IL NUOVO MONDO DI IRENE BRIN

Non glielo hanno mai detto finora ma, a me, la Miriano, ricorda un po’, mutatis mutandis et servata distantia, la “giornalista femminile” (ma non femminista, come alcuni ci vorrebbero far intendere) per antonomasia del nostro Novecento: Irene Brin, autrice di numerosi articoli di società, moda e costume, pubblicati soprattutto sulla rivista “Ominibus” tra il 1920 e il 1940. Costanza, adattandolo ai linguaggi ed alla cultura di oggi, ripropone infatti il tipico “Power of Style” che la Brin incarnava e proponeva nella sua scrittura diretta alle donne. La Brin alle donne del suo tempo, contro l’androginismo della moda femminile che già nel dopoguerra cominciava ad affacciarsi, rivendicava la futilità dell’artificio, dell’ornamento, così come la Miriano riprende oggi, facendo infuriare i fautori e le fautrici delle gender theories, l’esaltazione della genuinità del femminile, complementare in una nuova ottica alla figura dell’uomo devirilizzato prima dal femminismo poi dall’ideologia LGBT.

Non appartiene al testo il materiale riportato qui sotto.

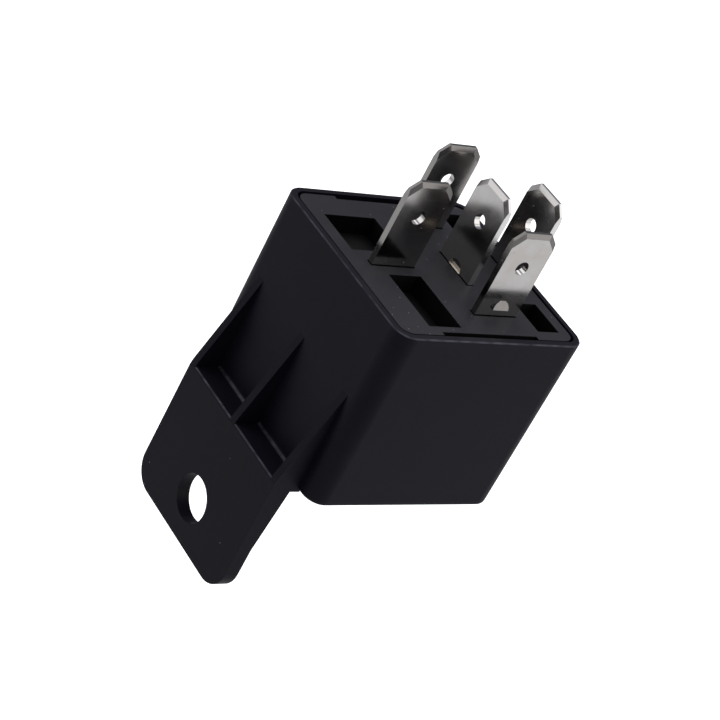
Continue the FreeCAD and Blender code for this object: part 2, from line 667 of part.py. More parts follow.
def rest_point(x, depth):
    """Where a point of the armature lies at rest, from its place and depth when pulled in."""
    tilt = math.radians(REST_TILT_DEG)
    along = x - HINGE_X
    return Vector(HINGE_X + along * math.cos(tilt) - depth * math.sin(tilt), 0,
                  POLE_FACE_Z - along * math.sin(tilt) - depth * math.cos(tilt))


def round_heel(reach, degrees):
    """A point at a distance from the centre of the armature's rounded heel, at an angle from +X."""
    centre = rest_point(HINGE_X + HEEL_ROUND, ARMATURE_THICK - HEEL_ROUND)
    angle = math.radians(degrees)
    return centre + Vector(math.cos(angle), 0, math.sin(angle)) * reach


def leaf_corner():
    """The spring's bend round the armature's heel, between its leg and its arm."""
    middle = LEAF_THICK / 2
    reach = HEEL_ROUND + middle + HEEL_CLEARANCE
    leg_x = YOKE_X - middle
    arm_depth = ARMATURE_THICK + middle
    route = [Vector(leg_x, 0, POLE_FACE_Z + LEAF_ROOT_LIFT), Vector(leg_x, 0, POLE_FACE_Z - LEAF_ROOT_RUN)]
    route += [round_heel(reach, angle) for angle in LEAF_TURN_DEG]
    arm_x = HINGE_X + LEAF_ARM_START
    route += [rest_point(arm_x - LEAF_ARM_RUN, arm_depth), rest_point(arm_x, arm_depth)]
    return bent_strip(route, LEAF_THICK, LEAF_WIDTH)


def bent_strip(route, thick, width):
    """A strip of even thickness whose middle follows points in the XZ plane.

    Its first and last runs are straight, and one smooth curve joins them.
    """
    last = len(route) - 1
    ways = [route[min(i + 1, last)] - route[max(i - 1, 0)] for i in range(len(route))]
    ways[1] = route[1] - route[0]
    ways[last - 1] = route[last] - route[last - 1]
    sides = []
    for side in (1, -1):
        points = []
        for point, way in zip(route, ways):
            aside = Vector(way.z, 0, -way.x).normalize() * (side * thick / 2)
            points.append(point + aside + Vector(0, -width / 2, 0))
        curve = Part.BSplineCurve()
        curve.interpolate(points[1:-1])
        sides.append([points[0]] + curve.toShape().discretize(Number=BEND_STEPS + 1) + [points[-1]])
    outline = sides[0] + sides[1][::-1]
    return Part.Face(Part.makePolygon(outline + outline[:1])).extrude(Vector(0, width, 0))


def make_contact_spring():
    """The L-shaped leaf spring that is hinge, return spring and contact arm in one."""
    return leaf_root().fuse([leaf_corner(), leaf_blade()]).removeSplitter()


def rivet(foot, way, length):
    """A small rivet: a flat head of set height at the foot, then its shank along the way."""
    head = Part.makeCylinder(RIVET_HEAD_RADIUS, RIVET_HEAD, foot - way * RIVET_HEAD, way)
    return head.fuse(Part.makeCylinder(RIVET_RADIUS, length, foot, way)).removeSplitter()


def make_armature_rivets():
    """Two rivets that hold the spring to the armature."""
    foot_z = POLE_FACE_Z - ARMATURE_THICK - LEAF_THICK
    pieces = [rivet(Vector(ARMATURE_RIVET_X, y, foot_z), Vector(0, 0, 1), ARMATURE_THICK + LEAF_THICK)
              for y in (-RIVET_SPREAD, RIVET_SPREAD)]
    return at_rest(Part.makeCompound(pieces))


def make_spring_rivets():
    """Two rivets that hold the spring's leg to the yoke."""
    pieces = [rivet(Vector(YOKE_X - LEAF_THICK, y, YOKE_RIVET_Z), Vector(1, 0, 0), STEEL + LEAF_THICK)
              for y in (-RIVET_SPREAD, RIVET_SPREAD)]
    return Part.makeCompound(pieces)


def make_moving_contact():
    """The double-headed contact rivet at the end of the spring."""
    top = POLE_FACE_Z - ARMATURE_THICK
    upper = contact_button(CONTACT_X, top, 1)
    lower = contact_button(CONTACT_X, top - LEAF_THICK, -1)
    neck = Part.makeCylinder(CONTACT_NECK_RADIUS, LEAF_THICK, Vector(CONTACT_X, 0, top - LEAF_THICK))
    return at_rest(upper.fuse([neck, lower]).removeSplitter())


def make_braid():
    """The copper braid from the spring's leg, under the armature, to the spring's contact end."""
    half = BRAID_THICK / 2
    leg_x = YOKE_X - LEAF_THICK - half
    arm_depth = ARMATURE_THICK + LEAF_THICK + half
    reach = HEEL_ROUND + LEAF_THICK + BRAID_THICK
    route = [Vector(leg_x, 0, BRAID_TOP_Z), Vector(leg_x, 0, POLE_FACE_Z - 0.3)]
    route += [round_heel(reach, 205), round_heel(reach + BRAID_SLACK / 4, 235)]
    route += [rest_point(x, arm_depth + BRAID_SLACK * share) for x, share in BRAID_SAG]
    route += [rest_point(BRAID_END_X - BRAID_END_RUN, arm_depth), rest_point(BRAID_END_X, arm_depth)]
    return bent_strip(route, BRAID_THICK, BRAID_WIDTH)


def parts():
    """Every piece of the relay, by the name of its file."""
    low, high = winding_span()
    bore = CORE_RADIUS + SLOT_CLEARANCE
    return {
        "cover": make_cover(),
        "base_plate": make_base_plate(),
        "terminal_30": make_terminal_30(),
        "terminal_85": make_coil_terminal("85", -1),
        "terminal_86": make_coil_terminal("86", 1),
        "terminal_87": make_terminal_87(),
        "terminal_87a": make_terminal_87a(),
        "yoke": make_yoke(),
        "core": make_core(),
        "bobbin": make_bobbin(),
        "winding": ring(bore + BOBBIN_WALL, WINDING_RADIUS, low, high),
        "winding_tape": ring(WINDING_RADIUS, WINDING_RADIUS + TAPE_THICK,
                             low + TAPE_MARGIN, high - TAPE_MARGIN),
        "coil_lead_85": make_coil_lead(-1),
        "coil_lead_86": make_coil_lead(1),
        "armature": make_armature(),
        "contact_spring": make_contact_spring(),
        "armature_rivets": make_armature_rivets(),
        "spring_rivets": make_spring_rivets(),
        "moving_contact": make_moving_contact(),
        "normally_open_contact": make_fixed_contact(open_apex(), -1),
        "normally_closed_contact": make_fixed_contact(closed_apex(), 1),
        "braid": make_braid(),
    }


def main():
    """Builds every piece and writes it to its own file."""
    os.makedirs("parts", exist_ok=True)
    for name, shape in parts().items():
        if not shape.isValid():
            print("invalid", name)
        print(name, len(shape.Solids), round(shape.Volume, 1))
        shape.exportStep("parts/" + name + ".step")


main()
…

La Brin esortava le donne ad essere loro stesse artefici della loro immagine, esprimendo così la propria soggettività ma in relazione all’uomo. Costanza come visto vede nella riappropriazione del proprium (e del genio) femminile la speranza della rinascita sociale. È quanto, del resto, scrive alla fine dell’introduzione di Quando eravamo femmine: «Quello che spero di avere riportato è il timbro di tante voci che non si riconoscono nei modelli di donna oggi prevalenti, e che qui ho cercato di raccontare alle mie bambine». Un libro imperdibile, anche per gli uomini.